CELEBRATION Some really wacky things people did around the world to herald the New Year in…
In Paris, apart from lighting fireworks, thousands indulged in quirkier New Year's rituals like melting lead, leaping off chairs or gobbling grapes. In Finland, people poured molten lead into cold water to divine the year ahead from the shape the metal set in. If the blob represents a ship, it is said to foretell travel; if it's a ball, good luck.
In Denmark, people stood on chairs and jumped off in unison as the clock struck midnight, literally leaping into the New Year. The Danes also threw plates at their friends' homes during the night — the more shards outside your door in the morning the more popular you are said to be.

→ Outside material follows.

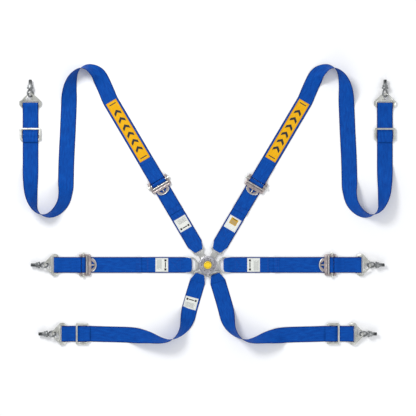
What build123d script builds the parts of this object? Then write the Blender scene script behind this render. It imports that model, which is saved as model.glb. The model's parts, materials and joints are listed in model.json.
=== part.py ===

The Dutch built massive bonfires with their Christmas trees and ate special sugary donuts that are believed to bring them good fortune.
Spaniards, in turn, gobbled a dozen grapes before the stroke of midnight, each fruit representing a month that will either be sweet or sour. In Italy, men dived into the muddy waters of the Tiber River from the Cavour bridge, as part of a New Year tradition that dates back to 1946. Meanwhile, the Irish apparently got out bread and hammered it against the walls. The bread ensures plenty of food for the next year and banging on the walls drives out evil spirits.
In the Philippines, revellers wore polka dots for good luck, while in some countries of South America, people donned brightly coloured underwear to attract fortune — red for love and yellow for financial success. In Cape Town, thousands of performers in brightly coloured outfits and ornately painted faces paraded through the city playing Ghoema music (comic songs often accompanied by brass or banjo). The carnival dates back to when slaves in the Cape Colony were given the day after New Year off. And if the ancient Romans, who gave us the solar calendar, had been around, what would they have been doing? Something very similar to what we do, it seems.
“It was a day of public celebration. Ancient Romans spent the day playing, eating and drinking,” says French historian John Scheid of the College de France.